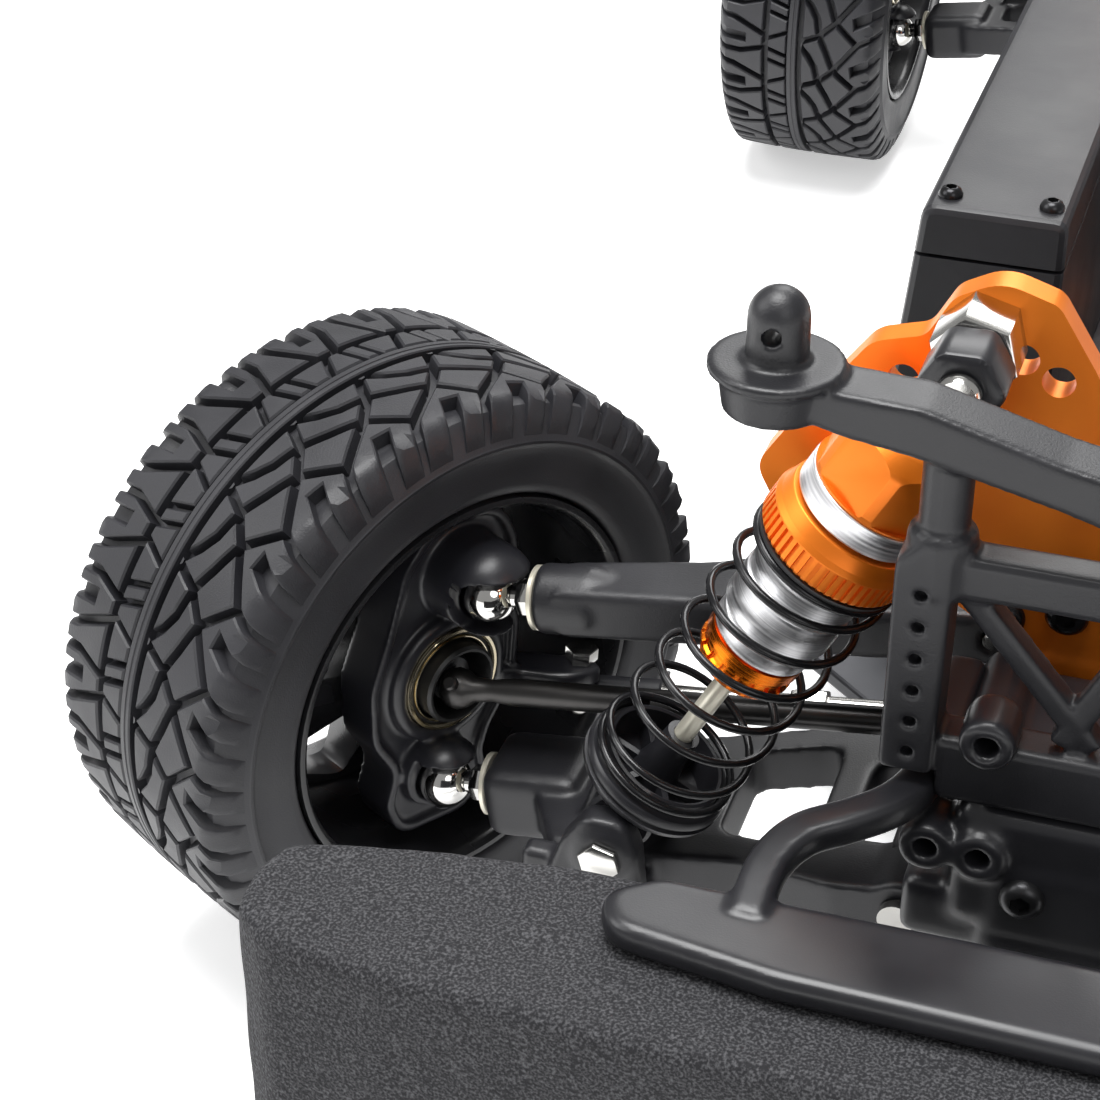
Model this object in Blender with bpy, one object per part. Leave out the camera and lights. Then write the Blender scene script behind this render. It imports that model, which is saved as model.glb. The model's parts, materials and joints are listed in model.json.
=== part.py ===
"""Chassis of a four-wheel-drive remote-control drift car, without its body shell.

The car's frame: +Z up, the car drives towards -Y, its left side is +X, and the origin is on the
ground under the middle of the wheelbase. Shapes are drawn in millimetres and every frame below
scales them to metres.

Each corner of the car is drawn once, in its own axes, and mirrored to the other three:
u runs inwards from the kingpin, v towards the middle of the car and w upwards, all from the point K
where the kingpin meets the axle. The front wheels stand steered to the car's right.
"""

import math
from collections import namedtuple

import bmesh
import bpy
from mathutils import Matrix, Vector

MM = 0.001
GAP = 0.3

# Overall layout
WHEELBASE = 340.0
KINGPIN_X = 108.5
AXLE_Z = 50.0
STEER = math.radians(-30.5)
FRONT_CAMBER = math.radians(5.2)
REAR_CAMBER = math.radians(1.5)

# Wheels, along the axle from K
WHEEL_OFFSET = -19.2
TYRE_RADIUS = 50.0
TYRE_HALF_WIDTH = 21.0
RIM_RADIUS = 33.0
RIM_WALL = 1.8
WHEEL_SEGMENTS = 20
SPOKES = 5
FIRST_WINDOW = math.radians(-106)

# Suspension: both arms have the same span, so the knuckle keeps its angle
ARM_SPAN = Vector((77.0, 0.0, 10.8))
UPPER_BALL = Vector((3.3, 2.0, 17.1))
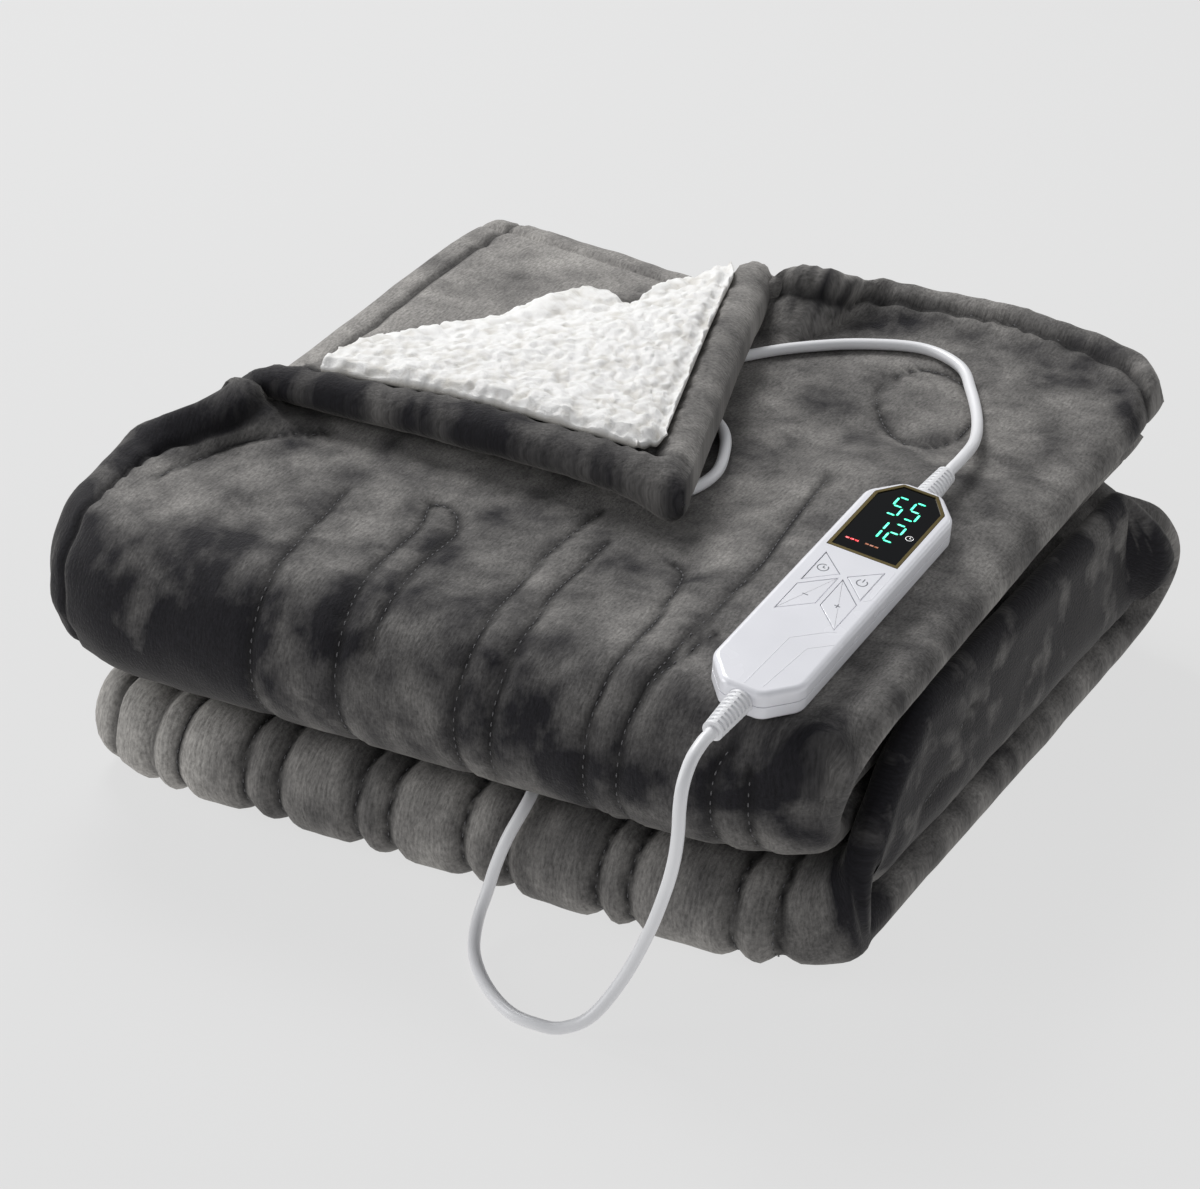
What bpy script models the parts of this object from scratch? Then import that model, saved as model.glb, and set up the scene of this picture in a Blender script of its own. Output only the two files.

--

Please restate the records in full, word for word.

### EXERCISE OUTPUT
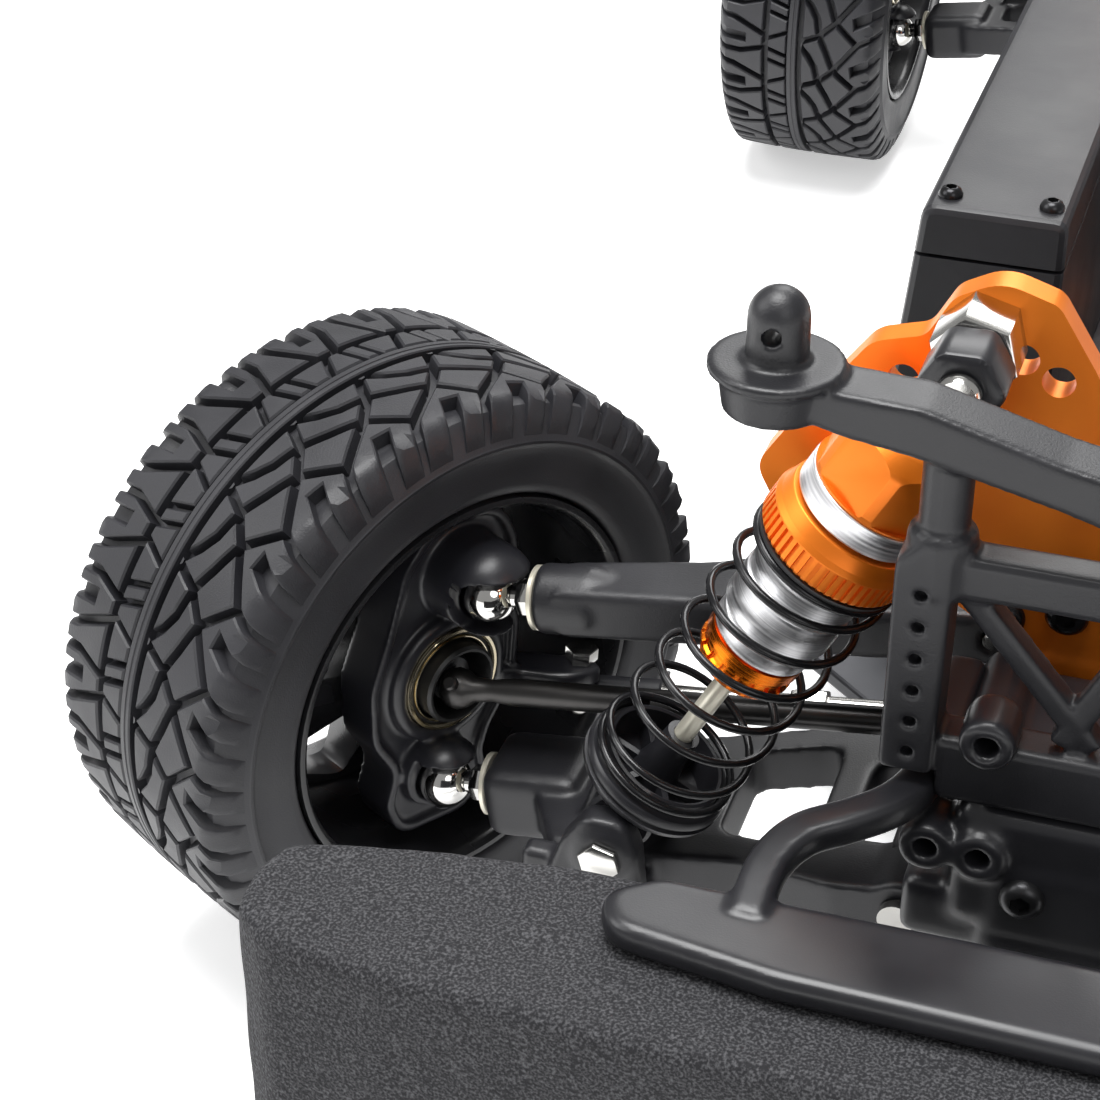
Model this object in Blender with bpy, one object per part. Leave out the camera and lights. Then write the Blender scene script behind this render. It imports that model, which is saved as model.glb. The model's parts, materials and joints are listed in model.json.
=== part.py ===
"""Chassis of a four-wheel-drive remote-control drift car, without its body shell.

The car's frame: +Z up, the car drives towards -Y, its left side is +X, and the origin is on the
ground under the middle of the wheelbase. Shapes are drawn in millimetres and every frame below
scales them to metres.

Each corner of the car is drawn once, in its own axes, and mirrored to the other three:
u runs inwards from the kingpin, v towards the middle of the car and w upwards, all from the point K
where the kingpin meets the axle. The front wheels stand steered to the car's right.
"""

import math
from collections import namedtuple

import bmesh
import bpy
from mathutils import Matrix, Vector

MM = 0.001
GAP = 0.3

# Overall layout
WHEELBASE = 340.0
KINGPIN_X = 108.5
AXLE_Z = 50.0
STEER = math.radians(-30.5)
FRONT_CAMBER = math.radians(5.2)
REAR_CAMBER = math.radians(1.5)

# Wheels, along the axle from K
WHEEL_OFFSET = -19.2
TYRE_RADIUS = 50.0
TYRE_HALF_WIDTH = 21.0
RIM_RADIUS = 33.0
RIM_WALL = 1.8
WHEEL_SEGMENTS = 20
SPOKES = 5
FIRST_WINDOW = math.radians(-106)

# Suspension: both arms have the same span, so the knuckle keeps its angle
ARM_SPAN = Vector((77.0, 0.0, 10.8))
UPPER_BALL = Vector((3.3, 2.0, 17.1))
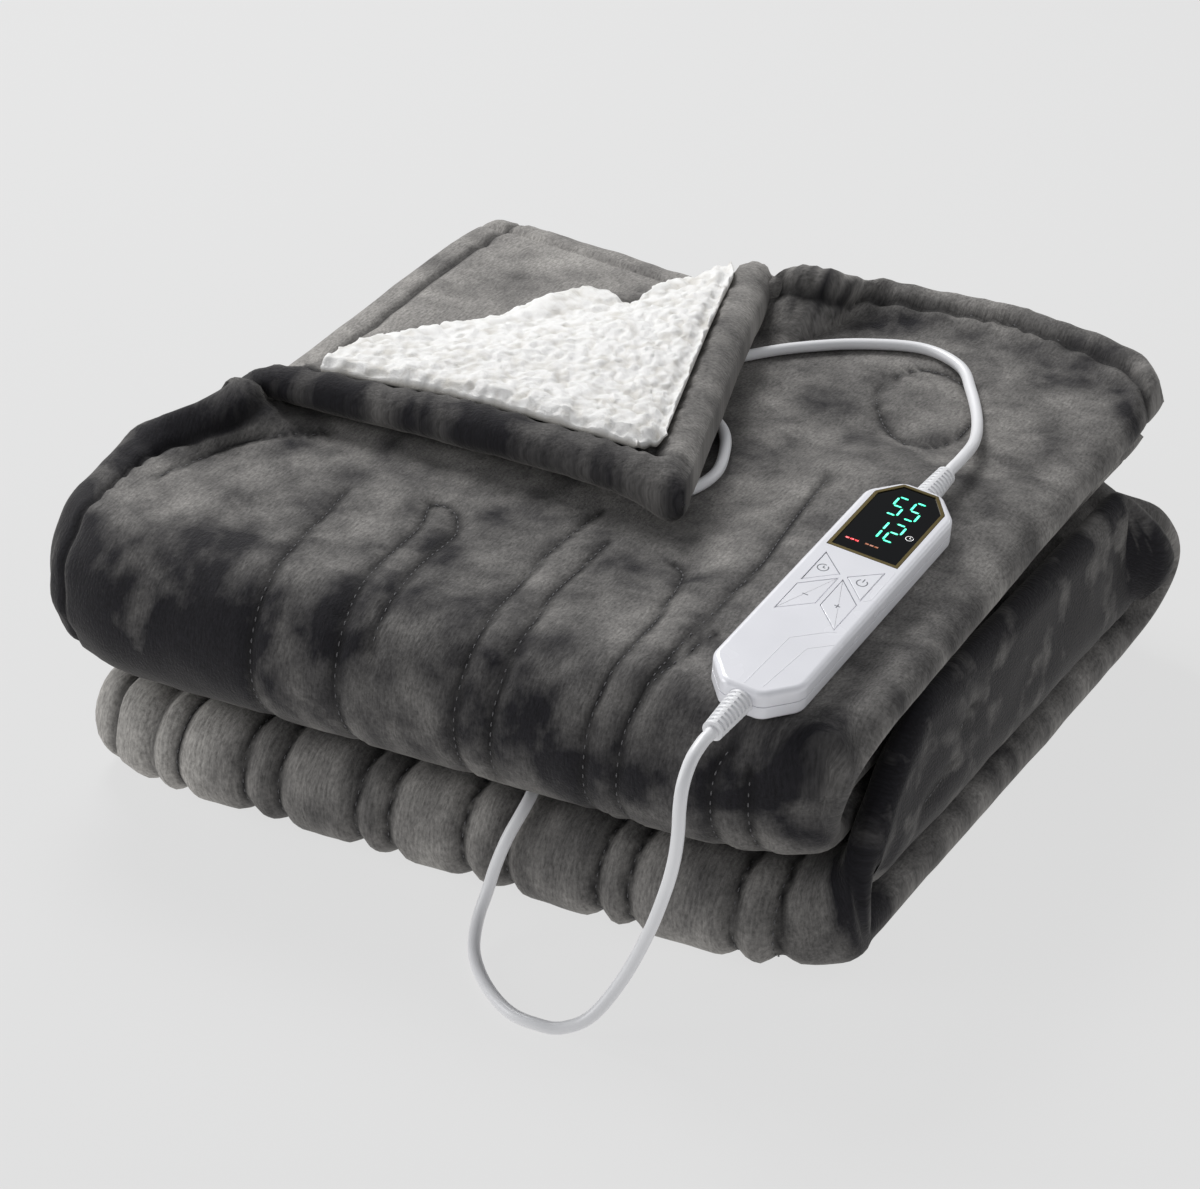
What bpy script models the parts of this object from scratch? Then import that model, saved as model.glb, and set up the scene of this picture in a Blender script of its own. Output only the two files.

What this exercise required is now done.